Three books. Three Trips.
The Bad-Ass Librarians of Timbuktu, and Their Race to
Save the World’s Most Precious Manuscripts,
by Joshua Hammer.
Ray by Ray: A Daughter’s Take on the Legend of Nicolas Ray,
by Nicca Ray.
Footfalls from the Land of Happiness A Journey
into the Dances of Bhutan,
by Karen Greenspan
Reviewed by Jan Schmidt
Recently I read three implausibly-related books: The Bad-Ass Librarians of Timbuktu, and Their Race to Save the World’s Most Precious Manuscripts by Joshua Hammer, about Abdel Kader Haidara, a bad-ass librarian if there ever was one; Ray by Ray: A Daughter’s Take on the Legend of Nicolas Ray, a Memoir By Nicca Ray of her dad the noir film director; and Footfalls from the Land of Happiness A Journey into the Dances of Bhutan by Karen Greenspan.
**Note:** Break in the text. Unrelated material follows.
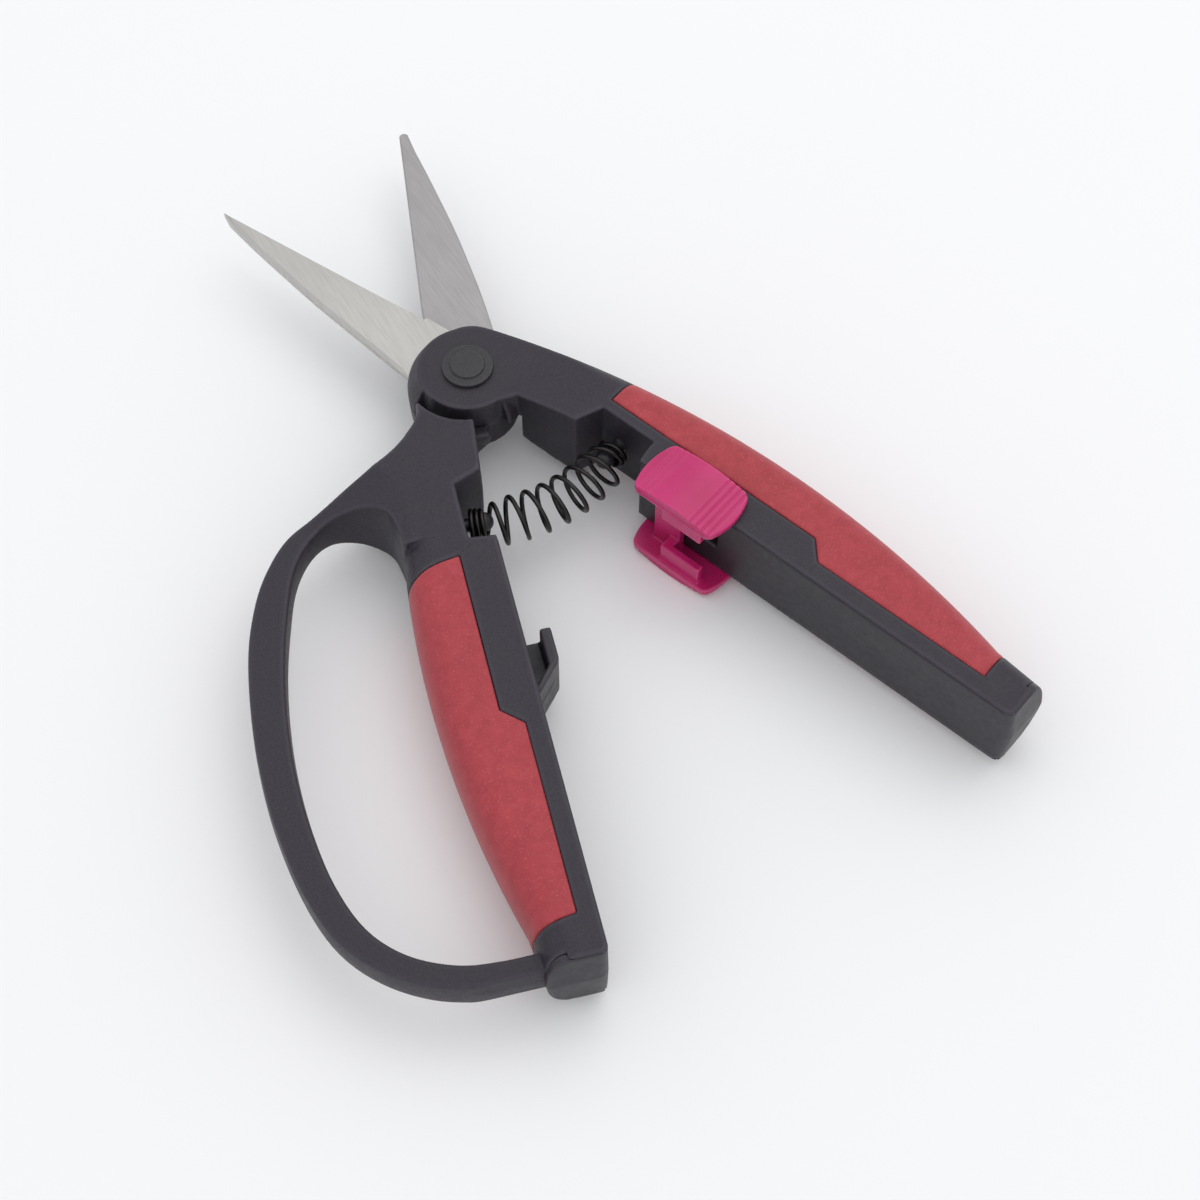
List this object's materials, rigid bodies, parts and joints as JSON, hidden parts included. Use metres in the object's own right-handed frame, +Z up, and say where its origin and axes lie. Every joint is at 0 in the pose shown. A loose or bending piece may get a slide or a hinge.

The first book came to me as a surprise from my son Dave Hall. The New York Times nonfiction bestseller The Bad-Ass Librarians of Timbuktu is exactly what The Washington Post quote on the cover says: “Part intellectual history, part geopolitical tract, and part out-and-out thriller.” Abdel Kader Haidara began collecting manuscripts in Mali when he realized that thousands, ultimately some 370,000 manuscripts dating back to the Middle Ages, were being stored in family homes for centuries. Most were written in Arabic but some in Songhay and Tamasheq, disproving the accepted theory that Africans had no written language. |
Once he gets the funds, Haidara builds a library and negotiates with people about letting go of their historical treasures. Then he has to inventory them, preserve them in temperature and humidity controlled vaults, digitize them so people can find them online if they can’t get to Mali to see the originals. At the Jerome Robbins Dance Division, The New York Public Library for the Performing Arts, I worked as Curator and did similar work, only I collected, preserved, and made accessible materials about dance. My collecting journeys never extended to fifty-mile camel rides into a desert to cajole possible donors into letting their centuries-old collections to come to me. Signing donation agreements with Mikhail Baryshnikov in his office was as bad-ass as my collecting got, though, at the time, I thought navigating the lawyers’ squabbles about picayune details constituted an insurmountable hardship.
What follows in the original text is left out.